GOAL OF THE EXERCISE: Output every line below exactly.

INFORMATION SUPPLIED:
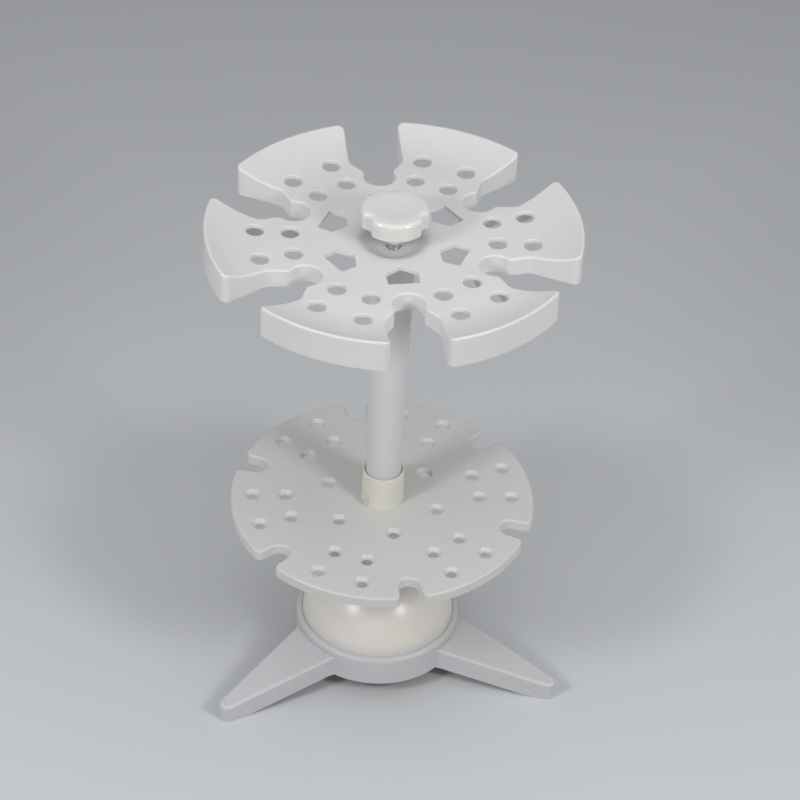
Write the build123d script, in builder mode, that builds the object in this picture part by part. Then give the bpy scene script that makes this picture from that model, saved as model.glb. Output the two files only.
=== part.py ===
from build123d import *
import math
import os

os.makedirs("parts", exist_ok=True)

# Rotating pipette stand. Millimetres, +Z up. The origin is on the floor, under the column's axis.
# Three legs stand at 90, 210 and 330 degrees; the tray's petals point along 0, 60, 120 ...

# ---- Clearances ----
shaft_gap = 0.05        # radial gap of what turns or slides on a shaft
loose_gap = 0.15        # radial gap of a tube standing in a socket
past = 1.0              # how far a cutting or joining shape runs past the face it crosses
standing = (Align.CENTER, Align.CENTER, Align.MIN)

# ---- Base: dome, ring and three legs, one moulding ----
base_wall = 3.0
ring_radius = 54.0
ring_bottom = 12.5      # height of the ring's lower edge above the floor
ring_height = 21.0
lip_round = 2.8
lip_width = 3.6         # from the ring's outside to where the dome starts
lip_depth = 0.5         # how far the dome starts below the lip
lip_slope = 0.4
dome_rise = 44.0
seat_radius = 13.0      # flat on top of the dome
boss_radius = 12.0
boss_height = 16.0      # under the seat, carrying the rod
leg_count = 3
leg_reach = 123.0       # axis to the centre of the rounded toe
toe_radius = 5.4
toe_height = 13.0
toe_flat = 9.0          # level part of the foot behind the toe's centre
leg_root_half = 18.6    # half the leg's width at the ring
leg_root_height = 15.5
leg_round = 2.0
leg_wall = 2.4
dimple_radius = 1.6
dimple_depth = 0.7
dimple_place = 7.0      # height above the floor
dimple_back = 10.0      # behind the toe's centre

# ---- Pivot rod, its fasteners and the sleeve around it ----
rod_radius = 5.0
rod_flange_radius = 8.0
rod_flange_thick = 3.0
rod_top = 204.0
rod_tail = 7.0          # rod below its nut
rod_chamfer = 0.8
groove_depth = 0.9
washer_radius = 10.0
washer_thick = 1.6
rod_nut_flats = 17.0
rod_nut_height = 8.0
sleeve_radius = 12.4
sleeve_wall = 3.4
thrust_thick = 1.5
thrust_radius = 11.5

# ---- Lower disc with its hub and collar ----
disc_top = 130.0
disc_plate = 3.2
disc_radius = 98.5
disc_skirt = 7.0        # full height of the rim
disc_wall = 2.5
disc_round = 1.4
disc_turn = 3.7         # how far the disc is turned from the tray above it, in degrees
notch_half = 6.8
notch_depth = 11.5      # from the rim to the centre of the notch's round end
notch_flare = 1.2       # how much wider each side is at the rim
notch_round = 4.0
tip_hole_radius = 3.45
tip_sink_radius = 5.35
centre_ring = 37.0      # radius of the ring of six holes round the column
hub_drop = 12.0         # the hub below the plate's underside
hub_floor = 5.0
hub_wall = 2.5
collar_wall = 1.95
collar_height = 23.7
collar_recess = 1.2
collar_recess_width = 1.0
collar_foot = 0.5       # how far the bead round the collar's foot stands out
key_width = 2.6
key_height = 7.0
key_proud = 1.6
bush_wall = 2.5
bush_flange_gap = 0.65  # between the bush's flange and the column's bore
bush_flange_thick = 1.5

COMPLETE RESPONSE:
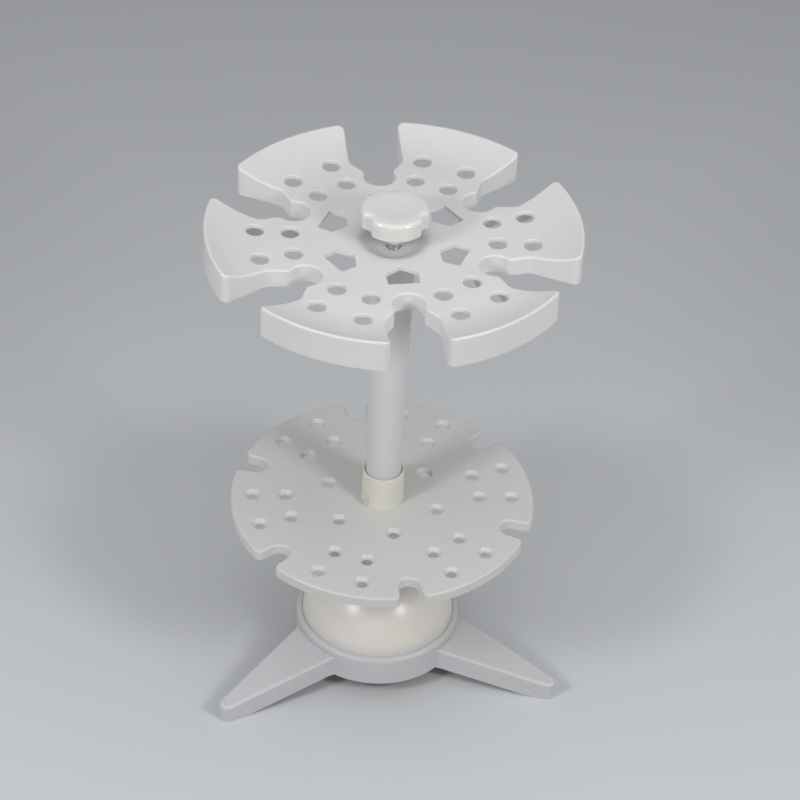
Write the build123d script, in builder mode, that builds the object in this picture part by part. Then give the bpy scene script that makes this picture from that model, saved as model.glb. Output the two files only.
=== part.py ===
from build123d import *
import math
import os

os.makedirs("parts", exist_ok=True)

# Rotating pipette stand. Millimetres, +Z up. The origin is on the floor, under the column's axis.
# Three legs stand at 90, 210 and 330 degrees; the tray's petals point along 0, 60, 120 ...

# ---- Clearances ----
shaft_gap = 0.05        # radial gap of what turns or slides on a shaft
loose_gap = 0.15        # radial gap of a tube standing in a socket
past = 1.0              # how far a cutting or joining shape runs past the face it crosses
standing = (Align.CENTER, Align.CENTER, Align.MIN)

# ---- Base: dome, ring and three legs, one moulding ----
base_wall = 3.0
ring_radius = 54.0
ring_bottom = 12.5      # height of the ring's lower edge above the floor
ring_height = 21.0
lip_round = 2.8
lip_width = 3.6         # from the ring's outside to where the dome starts
lip_depth = 0.5         # how far the dome starts below the lip
lip_slope = 0.4
dome_rise = 44.0
seat_radius = 13.0      # flat on top of the dome
boss_radius = 12.0
boss_height = 16.0      # under the seat, carrying the rod
leg_count = 3
leg_reach = 123.0       # axis to the centre of the rounded toe
toe_radius = 5.4
toe_height = 13.0
toe_flat = 9.0          # level part of the foot behind the toe's centre
leg_root_half = 18.6    # half the leg's width at the ring
leg_root_height = 15.5
leg_round = 2.0
leg_wall = 2.4
dimple_radius = 1.6
dimple_depth = 0.7
dimple_place = 7.0      # height above the floor
dimple_back = 10.0      # behind the toe's centre

# ---- Pivot rod, its fasteners and the sleeve around it ----
rod_radius = 5.0
rod_flange_radius = 8.0
rod_flange_thick = 3.0
rod_top = 204.0
rod_tail = 7.0          # rod below its nut
rod_chamfer = 0.8
groove_depth = 0.9
washer_radius = 10.0
washer_thick = 1.6
rod_nut_flats = 17.0
rod_nut_height = 8.0
sleeve_radius = 12.4
sleeve_wall = 3.4
thrust_thick = 1.5
thrust_radius = 11.5

# ---- Lower disc with its hub and collar ----
disc_top = 130.0
disc_plate = 3.2
disc_radius = 98.5
disc_skirt = 7.0        # full height of the rim
disc_wall = 2.5
disc_round = 1.4
disc_turn = 3.7         # how far the disc is turned from the tray above it, in degrees
notch_half = 6.8
notch_depth = 11.5      # from the rim to the centre of the notch's round end
notch_flare = 1.2       # how much wider each side is at the rim
notch_round = 4.0
tip_hole_radius = 3.45
tip_sink_radius = 5.35
centre_ring = 37.0      # radius of the ring of six holes round the column
hub_drop = 12.0         # the hub below the plate's underside
hub_floor = 5.0
hub_wall = 2.5
collar_wall = 1.95
collar_height = 23.7
collar_recess = 1.2
collar_recess_width = 1.0
collar_foot = 0.5       # how far the bead round the collar's foot stands out
key_width = 2.6
key_height = 7.0
key_proud = 1.6
bush_wall = 2.5
bush_flange_gap = 0.65  # between the bush's flange and the column's bore
bush_flange_thick = 1.5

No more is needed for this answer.